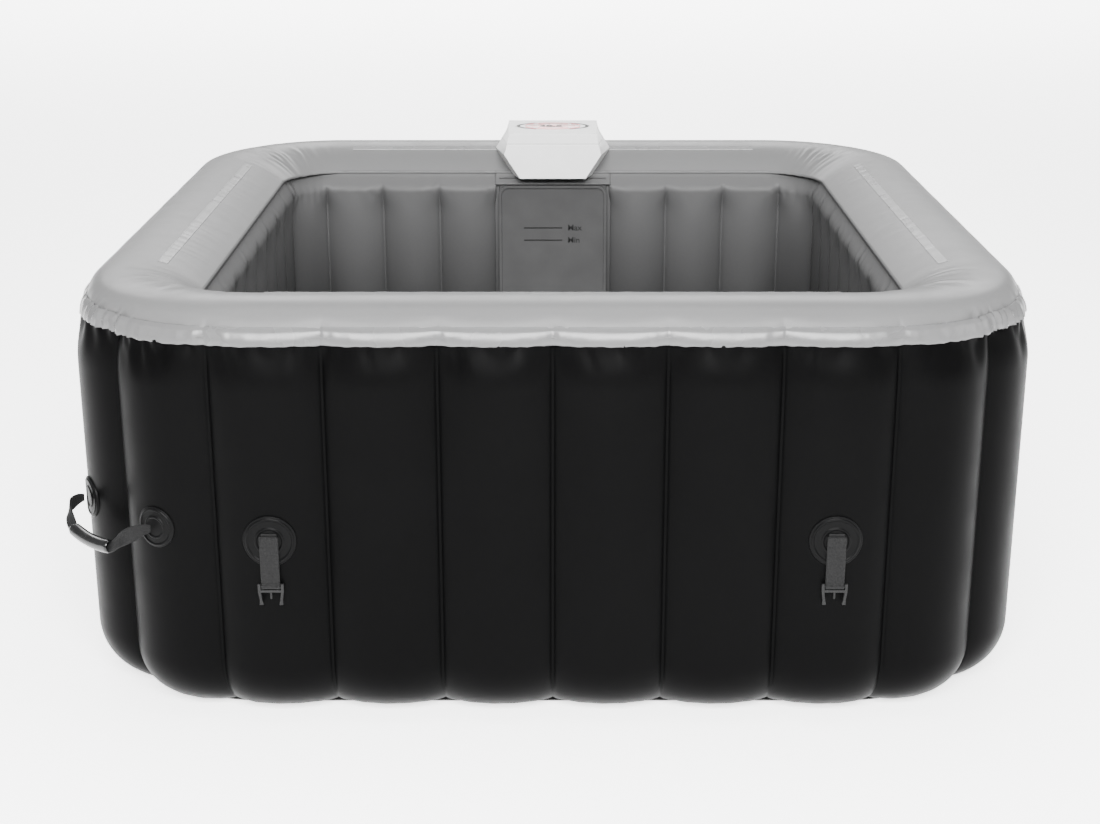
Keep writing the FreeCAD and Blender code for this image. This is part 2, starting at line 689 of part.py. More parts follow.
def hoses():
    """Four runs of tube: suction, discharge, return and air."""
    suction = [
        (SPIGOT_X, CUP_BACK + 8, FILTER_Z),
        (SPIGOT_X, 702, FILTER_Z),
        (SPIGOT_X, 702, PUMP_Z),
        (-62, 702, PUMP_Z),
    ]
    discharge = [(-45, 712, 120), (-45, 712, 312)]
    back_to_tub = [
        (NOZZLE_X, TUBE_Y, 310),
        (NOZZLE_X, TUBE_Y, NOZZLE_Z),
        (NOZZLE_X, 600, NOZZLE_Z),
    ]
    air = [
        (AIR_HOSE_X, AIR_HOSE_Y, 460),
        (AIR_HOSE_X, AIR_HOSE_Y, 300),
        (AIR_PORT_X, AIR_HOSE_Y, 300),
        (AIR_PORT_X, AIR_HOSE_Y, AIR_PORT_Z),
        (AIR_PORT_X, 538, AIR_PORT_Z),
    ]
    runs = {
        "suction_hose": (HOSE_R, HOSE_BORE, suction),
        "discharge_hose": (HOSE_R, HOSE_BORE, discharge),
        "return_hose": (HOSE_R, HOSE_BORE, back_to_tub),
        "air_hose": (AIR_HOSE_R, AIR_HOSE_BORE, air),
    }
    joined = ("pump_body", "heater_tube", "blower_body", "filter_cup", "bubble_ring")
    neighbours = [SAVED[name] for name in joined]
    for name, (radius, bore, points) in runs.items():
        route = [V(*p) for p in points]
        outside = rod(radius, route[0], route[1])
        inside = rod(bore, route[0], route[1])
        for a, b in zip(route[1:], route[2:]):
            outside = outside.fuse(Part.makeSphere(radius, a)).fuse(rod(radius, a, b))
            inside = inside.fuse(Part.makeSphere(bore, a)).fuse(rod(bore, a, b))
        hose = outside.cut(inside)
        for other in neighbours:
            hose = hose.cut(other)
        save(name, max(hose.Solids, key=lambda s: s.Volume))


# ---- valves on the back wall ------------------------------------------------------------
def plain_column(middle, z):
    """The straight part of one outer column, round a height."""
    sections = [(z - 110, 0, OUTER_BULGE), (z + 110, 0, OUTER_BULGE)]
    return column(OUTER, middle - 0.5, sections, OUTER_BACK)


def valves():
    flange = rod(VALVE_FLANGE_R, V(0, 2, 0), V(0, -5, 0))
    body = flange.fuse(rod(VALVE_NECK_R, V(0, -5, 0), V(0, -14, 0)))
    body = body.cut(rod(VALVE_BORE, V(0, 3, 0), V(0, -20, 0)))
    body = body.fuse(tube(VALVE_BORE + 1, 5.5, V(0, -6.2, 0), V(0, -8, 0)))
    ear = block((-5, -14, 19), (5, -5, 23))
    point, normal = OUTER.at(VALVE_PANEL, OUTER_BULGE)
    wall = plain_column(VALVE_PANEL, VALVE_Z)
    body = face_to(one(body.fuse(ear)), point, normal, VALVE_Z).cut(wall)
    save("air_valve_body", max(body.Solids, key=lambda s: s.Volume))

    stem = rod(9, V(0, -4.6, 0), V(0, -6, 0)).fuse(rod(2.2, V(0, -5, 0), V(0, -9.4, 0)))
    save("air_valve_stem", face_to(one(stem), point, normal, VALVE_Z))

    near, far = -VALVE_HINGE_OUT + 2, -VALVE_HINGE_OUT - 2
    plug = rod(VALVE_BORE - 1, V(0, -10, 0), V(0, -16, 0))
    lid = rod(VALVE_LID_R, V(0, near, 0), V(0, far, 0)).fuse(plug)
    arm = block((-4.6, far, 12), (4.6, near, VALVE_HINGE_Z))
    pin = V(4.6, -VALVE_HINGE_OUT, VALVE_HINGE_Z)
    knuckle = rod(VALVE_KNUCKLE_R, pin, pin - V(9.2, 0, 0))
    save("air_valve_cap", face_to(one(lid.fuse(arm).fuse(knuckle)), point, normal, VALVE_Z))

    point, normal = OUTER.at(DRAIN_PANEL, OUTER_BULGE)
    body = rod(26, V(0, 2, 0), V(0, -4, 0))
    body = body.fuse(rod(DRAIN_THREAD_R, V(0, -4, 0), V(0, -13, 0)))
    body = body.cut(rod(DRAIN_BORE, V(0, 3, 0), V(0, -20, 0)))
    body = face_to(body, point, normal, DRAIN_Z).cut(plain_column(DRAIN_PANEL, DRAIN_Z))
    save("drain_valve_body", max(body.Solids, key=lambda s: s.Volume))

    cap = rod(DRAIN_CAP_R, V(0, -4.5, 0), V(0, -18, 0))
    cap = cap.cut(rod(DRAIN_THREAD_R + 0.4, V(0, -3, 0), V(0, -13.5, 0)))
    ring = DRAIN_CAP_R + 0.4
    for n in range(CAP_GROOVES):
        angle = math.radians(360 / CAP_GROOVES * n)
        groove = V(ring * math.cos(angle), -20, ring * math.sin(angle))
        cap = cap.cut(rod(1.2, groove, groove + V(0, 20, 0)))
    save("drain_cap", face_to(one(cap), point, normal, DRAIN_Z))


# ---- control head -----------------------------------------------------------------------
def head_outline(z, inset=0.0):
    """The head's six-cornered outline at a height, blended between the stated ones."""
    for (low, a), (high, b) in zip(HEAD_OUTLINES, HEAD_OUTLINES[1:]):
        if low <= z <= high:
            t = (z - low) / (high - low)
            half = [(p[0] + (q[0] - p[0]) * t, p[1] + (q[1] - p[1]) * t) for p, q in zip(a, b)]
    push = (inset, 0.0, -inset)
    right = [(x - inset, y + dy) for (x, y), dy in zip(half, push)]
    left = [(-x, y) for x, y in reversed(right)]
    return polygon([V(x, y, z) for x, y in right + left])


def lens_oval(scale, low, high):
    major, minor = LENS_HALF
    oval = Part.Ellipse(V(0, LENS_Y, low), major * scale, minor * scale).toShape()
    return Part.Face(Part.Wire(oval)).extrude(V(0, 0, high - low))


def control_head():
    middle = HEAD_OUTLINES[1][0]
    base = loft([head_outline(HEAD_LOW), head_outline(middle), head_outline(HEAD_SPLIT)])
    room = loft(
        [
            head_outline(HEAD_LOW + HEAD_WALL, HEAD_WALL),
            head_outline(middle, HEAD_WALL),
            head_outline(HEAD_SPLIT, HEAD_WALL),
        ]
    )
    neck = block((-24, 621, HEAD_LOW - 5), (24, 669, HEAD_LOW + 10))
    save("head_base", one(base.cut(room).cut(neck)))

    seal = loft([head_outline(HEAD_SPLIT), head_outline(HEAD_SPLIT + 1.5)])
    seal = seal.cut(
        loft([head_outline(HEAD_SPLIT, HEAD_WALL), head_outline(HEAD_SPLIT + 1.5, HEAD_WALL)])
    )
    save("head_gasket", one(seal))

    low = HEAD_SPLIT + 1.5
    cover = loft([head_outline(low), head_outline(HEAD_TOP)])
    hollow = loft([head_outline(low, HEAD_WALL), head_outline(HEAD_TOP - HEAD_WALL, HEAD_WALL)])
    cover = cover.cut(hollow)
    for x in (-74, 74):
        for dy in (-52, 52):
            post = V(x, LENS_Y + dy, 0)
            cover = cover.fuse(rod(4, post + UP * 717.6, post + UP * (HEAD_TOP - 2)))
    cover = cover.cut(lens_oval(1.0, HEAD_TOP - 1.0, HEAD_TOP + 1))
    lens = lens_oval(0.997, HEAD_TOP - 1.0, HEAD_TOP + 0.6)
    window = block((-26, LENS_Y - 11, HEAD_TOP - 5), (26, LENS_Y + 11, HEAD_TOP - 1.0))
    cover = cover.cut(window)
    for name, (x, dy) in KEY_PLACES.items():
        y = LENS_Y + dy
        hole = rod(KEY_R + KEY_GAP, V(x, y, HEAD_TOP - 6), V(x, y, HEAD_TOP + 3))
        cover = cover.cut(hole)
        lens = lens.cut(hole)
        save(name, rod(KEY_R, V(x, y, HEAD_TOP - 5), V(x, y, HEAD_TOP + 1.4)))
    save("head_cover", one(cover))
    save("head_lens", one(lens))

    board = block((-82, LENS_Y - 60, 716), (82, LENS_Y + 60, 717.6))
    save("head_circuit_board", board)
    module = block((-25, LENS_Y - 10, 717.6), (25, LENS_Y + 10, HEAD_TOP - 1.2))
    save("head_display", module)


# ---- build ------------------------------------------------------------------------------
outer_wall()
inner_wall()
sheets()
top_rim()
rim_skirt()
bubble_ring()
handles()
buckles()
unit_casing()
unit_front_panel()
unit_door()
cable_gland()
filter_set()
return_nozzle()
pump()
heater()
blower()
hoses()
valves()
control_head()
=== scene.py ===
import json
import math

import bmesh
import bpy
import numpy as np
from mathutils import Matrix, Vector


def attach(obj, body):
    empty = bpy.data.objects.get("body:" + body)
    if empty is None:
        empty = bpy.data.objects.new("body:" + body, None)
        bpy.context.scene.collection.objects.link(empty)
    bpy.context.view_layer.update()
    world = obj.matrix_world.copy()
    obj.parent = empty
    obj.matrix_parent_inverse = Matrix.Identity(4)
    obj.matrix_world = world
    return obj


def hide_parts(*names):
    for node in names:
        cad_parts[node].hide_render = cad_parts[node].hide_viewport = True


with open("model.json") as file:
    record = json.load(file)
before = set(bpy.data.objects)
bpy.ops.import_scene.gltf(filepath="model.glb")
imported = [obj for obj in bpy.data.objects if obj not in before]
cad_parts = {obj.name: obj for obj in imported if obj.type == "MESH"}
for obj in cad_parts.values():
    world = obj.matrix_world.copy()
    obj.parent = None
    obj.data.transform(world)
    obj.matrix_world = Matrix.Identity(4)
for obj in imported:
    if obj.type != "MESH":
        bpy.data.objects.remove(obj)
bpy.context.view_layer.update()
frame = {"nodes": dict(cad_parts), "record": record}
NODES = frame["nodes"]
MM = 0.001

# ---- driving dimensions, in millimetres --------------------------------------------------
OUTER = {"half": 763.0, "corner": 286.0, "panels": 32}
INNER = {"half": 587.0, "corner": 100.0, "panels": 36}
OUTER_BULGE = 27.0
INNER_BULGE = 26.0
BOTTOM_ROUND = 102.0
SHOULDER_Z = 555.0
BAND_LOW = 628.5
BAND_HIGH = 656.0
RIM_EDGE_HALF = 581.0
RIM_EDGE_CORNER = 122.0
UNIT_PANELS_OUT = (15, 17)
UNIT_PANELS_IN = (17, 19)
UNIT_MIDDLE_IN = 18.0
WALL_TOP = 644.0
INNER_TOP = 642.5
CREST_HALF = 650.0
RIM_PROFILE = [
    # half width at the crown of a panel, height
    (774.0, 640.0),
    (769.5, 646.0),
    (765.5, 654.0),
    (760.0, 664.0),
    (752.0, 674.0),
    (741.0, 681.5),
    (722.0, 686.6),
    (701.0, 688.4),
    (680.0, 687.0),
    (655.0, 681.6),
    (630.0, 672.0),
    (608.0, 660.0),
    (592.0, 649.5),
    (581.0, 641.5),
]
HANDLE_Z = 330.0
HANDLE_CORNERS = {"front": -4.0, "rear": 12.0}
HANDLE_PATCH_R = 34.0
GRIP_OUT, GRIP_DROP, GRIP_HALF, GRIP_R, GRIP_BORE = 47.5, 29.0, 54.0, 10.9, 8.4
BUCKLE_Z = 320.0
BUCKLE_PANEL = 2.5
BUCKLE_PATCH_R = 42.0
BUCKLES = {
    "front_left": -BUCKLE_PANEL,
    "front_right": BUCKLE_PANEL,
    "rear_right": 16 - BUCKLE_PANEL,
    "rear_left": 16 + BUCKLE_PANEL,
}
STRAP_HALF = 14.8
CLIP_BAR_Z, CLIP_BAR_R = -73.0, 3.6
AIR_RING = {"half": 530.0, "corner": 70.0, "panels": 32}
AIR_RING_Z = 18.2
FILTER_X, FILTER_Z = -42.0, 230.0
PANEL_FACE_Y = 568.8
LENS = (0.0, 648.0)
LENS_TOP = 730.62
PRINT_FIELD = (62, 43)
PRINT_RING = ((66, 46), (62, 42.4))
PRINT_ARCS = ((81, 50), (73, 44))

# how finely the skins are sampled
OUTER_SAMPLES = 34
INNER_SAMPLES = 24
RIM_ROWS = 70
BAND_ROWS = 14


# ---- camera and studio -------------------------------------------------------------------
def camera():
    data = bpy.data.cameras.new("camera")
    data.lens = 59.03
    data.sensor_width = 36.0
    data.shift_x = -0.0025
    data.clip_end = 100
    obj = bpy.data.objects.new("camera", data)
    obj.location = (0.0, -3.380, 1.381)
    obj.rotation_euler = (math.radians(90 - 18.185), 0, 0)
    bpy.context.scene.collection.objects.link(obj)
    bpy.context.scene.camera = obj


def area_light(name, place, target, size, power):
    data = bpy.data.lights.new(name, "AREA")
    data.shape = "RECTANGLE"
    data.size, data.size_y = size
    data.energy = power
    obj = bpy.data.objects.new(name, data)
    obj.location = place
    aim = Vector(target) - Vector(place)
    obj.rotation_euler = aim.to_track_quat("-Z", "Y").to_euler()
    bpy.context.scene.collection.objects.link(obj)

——

## DESCRIPTION OF THE TASK:
Filter the data for the string "frame" and copy every line that has it.

## RESPONSE TO THIS TASK:
frame = {"nodes": dict(cad_parts), "record": record}
NODES = frame["nodes"]